## WORK TO DO
Exactly the lines from the one that contains "make_switches()" to the one that contains "record = json.load(file)", both lines included, should be copied, and no others.

## SOURCE DATA
--------------------
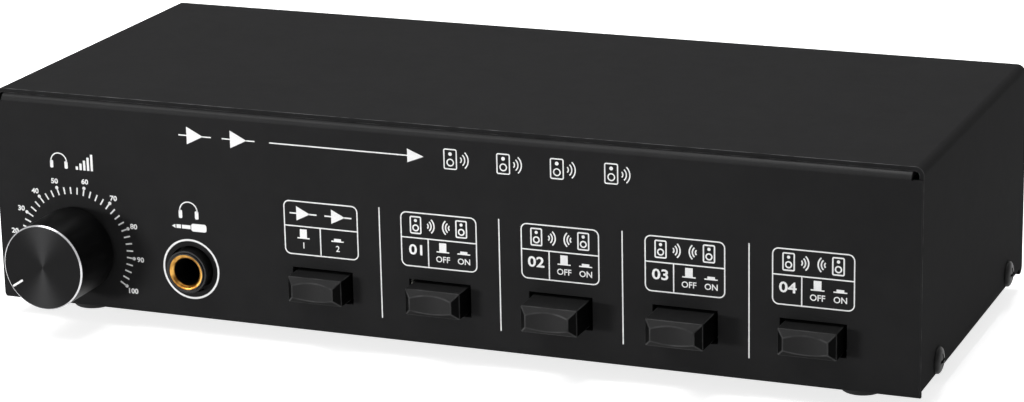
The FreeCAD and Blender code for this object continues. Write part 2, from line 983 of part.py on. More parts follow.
def make_resistors():
    body = place_in_case("headphone_resistors", jack_x, (board_front + board_back) / 2, board_top)
    body.AllowCompound = True
    half = d.resistor_length / 2
    lead = d.resistor_lead_width
    lead_level = (d.resistor_width + lead) / 2
    lead_end = half + d.resistor_lead_length

    def blocks(sketch):
        for back in spread(d.resistor_pitch, 2):
            centred_rectangle(sketch, ZERO, back, d.resistor_length, d.resistor_width)

    pad(body, "blocks", "XY_Plane", ZERO, d.resistor_width, blocks)

    def leads(sketch):
        for side in (-1, 1):
            corners = [
                (half, lead_level - lead),
                (lead_end - lead, lead_level - lead),
                (lead_end - lead, ZERO),
                (lead_end, ZERO),
                (lead_end, lead_level),
                (half, lead_level),
            ]
            outline(sketch, [(out * side, up) for out, up in corners])

    for back in spread(d.resistor_pitch, 2):
        pad(body, "leads", "XZ_Plane", back - lead / 2, back + lead / 2, leads)


# The rear terminals --------------------------------------------------------------------------------


def make_terminal_block(letter, across):
    body = place_in_case(f"terminal_block_{letter}", across, d.case_depth, terminal_z)
    face = d.terminal_flange_thickness
    half_height = terminal_body_height / 2

    def housing(sketch):
        centred_rectangle(sketch, ZERO, ZERO, terminal_body_width, terminal_body_height)

    pad(body, "housing", "XZ_Plane", -d.terminal_body_depth, ZERO, housing)

    def flange(sketch):
        height = terminal_body_height + d.terminal_rim * 2
        centred_rectangle(sketch, ZERO, ZERO, terminal_flange_width, height)

    plate = pad(body, "flange", "XZ_Plane", ZERO, face, flange)
    chamfer(
        body,
        "flange_edge",
        plate,
        d.terminal_flange_bevel,
        lambda edge, middle: near(middle.y, face),
    )

    def bays(sketch):
        half = bay_width / 2
        for up in row_places:
            for along in bay_places:
                rectangle(
                    sketch, along - half, up - d.bay_floor, along + half, up + bay_ceiling
                )

    pocket(body, "bays", "XZ_Plane", face, face - d.bay_depth, bays)
    hook_face = -(d.panel_sheet + d.hook_gap)

    def hooks(sketch):
        for side in (1, -1):
            corners = [
                (hook_face, half_height),
                (hook_face, half_height + d.hook_height),
                (hook_face - d.hook_length, half_height),
            ]
            outline(sketch, [(back, up * side) for back, up in corners])

    pad(body, "hooks", "YZ_Plane", d.hook_width / -2, d.hook_width / 2, hooks)


def make_lever(label, across, up):
    """A push lever: round hub against the bay's ceiling, limb below, and a lipped arm."""
    pivot_y = d.case_depth - d.pivot_inset
    pivot_z = terminal_z + up + d.pivot_height
    body = place_in_case(label, across, pivot_y, pivot_z)
    half = bay_width / 2 - d.lever_side_gap
    hub = d.lever_hub_radius
    tip = d.pivot_inset + d.lever_reach
    lip = d.lever_thickness / 2
    limb_front = d.lever_limb_thickness - hub

    def profile(sketch):
        corners = [
            (-hub, -d.lever_limb_length),
            (limb_front, -d.lever_limb_length),
            (limb_front, -hub),
            (limb_front + d.lever_corner, hub - d.lever_thickness - d.lever_corner),
            (tip - lip, hub - d.lever_thickness),
            (tip, hub - lip),
            (tip, hub + lip),
            (tip - lip, hub + lip),
            (tip - lip * 2, hub),
            (-hub, hub, hub),
        ]
        outline(sketch, corners)

    pad(body, "lever", "YZ_Plane", -half, half, profile)


def make_terminals():
    for letter, across in zip("abc", terminal_places):
        make_terminal_block(letter, across)
        number = 0
        for up in row_places:
            for along in bay_places:
                number += 1
                make_lever(f"lever_{letter}{number}", across + along, up)


def make_contacts():
    """A bent strip on the floor and back wall of each bay, under the wire."""
    body = place_in_case("terminal_contacts", ZERO, d.case_depth, terminal_z)
    body.AllowCompound = True
    back = d.terminal_flange_thickness - d.bay_depth
    strip = d.contact_thickness

    def strips(sketch):
        for up in row_places:
            floor = up - d.bay_floor
            corners = [
                (back, floor),
                (back + d.contact_length, floor),
                (back + d.contact_length, floor + strip),
                (back + strip, floor + strip),
                (back + strip, floor + d.contact_height),
                (back, floor + d.contact_height),
            ]
            outline(sketch, corners)

    half = d.contact_width / 2
    for across in terminal_places:
        for along in bay_places:
            centre = across + along
            pad(body, "strips", "YZ_Plane", centre - half, centre + half, strips)


# The whole switch ----------------------------------------------------------------------------------


def make_all():
    make_chassis()
    make_cover()
    make_cover_screws()
    make_feet()
    make_knob()
    make_grub_screw()
    make_shaft()
    make_volume_body()
    make_volume_nut()
    make_jack()
    make_jack_sleeve()
    for number, across in enumerate(button_places, start=1):
        make_button(number, across)
        make_plunger(number, across)
    make_switches()
    make_boards()
    make_standoffs()
    make_resistors()
    make_terminals()
    make_contacts()
    doc.recompute()


def check_document():
    """Stops on any failed object, empty cut or bad solid, before a file is written."""
    for item in doc.Objects:
        bad = [state for state in item.State if state in ("Invalid", "Error")]
        if bad:
            raise RuntimeError(f"{item.Name} of {item.Label} failed: {item.getStatusString()}")
        if item.TypeId in ("PartDesign::Pocket", "PartDesign::Groove"):
            if item.Shape.Volume >= item.BaseFeature.Shape.Volume - 1e-6:
                raise RuntimeError(f"{item.Name} cuts nothing")
    for part in parts:
        if part.Shape.isNull() or not part.Shape.isValid():
            raise RuntimeError(f"{part.Label} has no valid shape")


def write_parts():
    os.makedirs("parts", exist_ok=True)
    for part in parts:
        part.Shape.exportStep(os.path.join("parts", f"{part.Label}.step"))


make_all()
check_document()
write_parts()
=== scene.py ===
import json
import math

import bmesh
import bpy
import numpy as np
from bpy.props import FloatProperty, FloatVectorProperty, PointerProperty
from mathutils import Matrix, Vector


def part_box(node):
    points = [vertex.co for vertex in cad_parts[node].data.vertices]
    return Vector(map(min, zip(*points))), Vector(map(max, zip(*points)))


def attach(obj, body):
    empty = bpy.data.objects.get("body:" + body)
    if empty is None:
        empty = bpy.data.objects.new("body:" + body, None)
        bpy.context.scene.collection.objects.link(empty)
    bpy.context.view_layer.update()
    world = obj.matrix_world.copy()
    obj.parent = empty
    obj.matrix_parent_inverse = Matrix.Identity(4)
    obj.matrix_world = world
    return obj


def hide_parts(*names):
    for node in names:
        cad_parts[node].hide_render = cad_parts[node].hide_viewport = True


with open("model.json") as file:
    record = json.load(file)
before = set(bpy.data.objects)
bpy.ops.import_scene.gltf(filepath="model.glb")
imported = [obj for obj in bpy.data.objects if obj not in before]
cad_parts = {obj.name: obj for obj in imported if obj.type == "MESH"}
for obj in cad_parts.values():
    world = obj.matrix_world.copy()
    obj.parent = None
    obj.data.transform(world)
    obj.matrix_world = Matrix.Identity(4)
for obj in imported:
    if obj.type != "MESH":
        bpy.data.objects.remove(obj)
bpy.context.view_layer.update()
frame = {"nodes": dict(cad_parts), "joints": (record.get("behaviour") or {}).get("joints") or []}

bl_info = {
    "name": "Speaker selector switch",
    "version": (1, 0, 0),
    "blender": (4, 5, 0),
    "location": "View3D > Sidebar > Selector",
    "description": "Finishes, panel print, turned and moulded pieces, and a plain studio",
    "category": "Object",
}

MM = 0.001

# Names, places and sizes -------------------------------------------------------------------------

CASE_LOW, CASE_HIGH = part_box("chassis")
FRONT_Y = CASE_LOW.y
BUTTONS = [f"button_{number}" for number in range(1, 6)]
FEET = [f"foot_{number}" for number in range(1, 5)]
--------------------
## ANSWER FOR THE TASK
    make_switches()
    make_boards()
    make_standoffs()
    make_resistors()
    make_terminals()
    make_contacts()
    doc.recompute()


def check_document():
    """Stops on any failed object, empty cut or bad solid, before a file is written."""
    for item in doc.Objects:
        bad = [state for state in item.State if state in ("Invalid", "Error")]
        if bad:
            raise RuntimeError(f"{item.Name} of {item.Label} failed: {item.getStatusString()}")
        if item.TypeId in ("PartDesign::Pocket", "PartDesign::Groove"):
            if item.Shape.Volume >= item.BaseFeature.Shape.Volume - 1e-6:
                raise RuntimeError(f"{item.Name} cuts nothing")
    for part in parts:
        if part.Shape.isNull() or not part.Shape.isValid():
            raise RuntimeError(f"{part.Label} has no valid shape")


def write_parts():
    os.makedirs("parts", exist_ok=True)
    for part in parts:
        part.Shape.exportStep(os.path.join("parts", f"{part.Label}.step"))


make_all()
check_document()
write_parts()
=== scene.py ===
import json
import math

import bmesh
import bpy
import numpy as np
from bpy.props import FloatProperty, FloatVectorProperty, PointerProperty
from mathutils import Matrix, Vector


def part_box(node):
    points = [vertex.co for vertex in cad_parts[node].data.vertices]
    return Vector(map(min, zip(*points))), Vector(map(max, zip(*points)))


def attach(obj, body):
    empty = bpy.data.objects.get("body:" + body)
    if empty is None:
        empty = bpy.data.objects.new("body:" + body, None)
        bpy.context.scene.collection.objects.link(empty)
    bpy.context.view_layer.update()
    world = obj.matrix_world.copy()
    obj.parent = empty
    obj.matrix_parent_inverse = Matrix.Identity(4)
    obj.matrix_world = world
    return obj


def hide_parts(*names):
    for node in names:
        cad_parts[node].hide_render = cad_parts[node].hide_viewport = True


with open("model.json") as file:
    record = json.load(file)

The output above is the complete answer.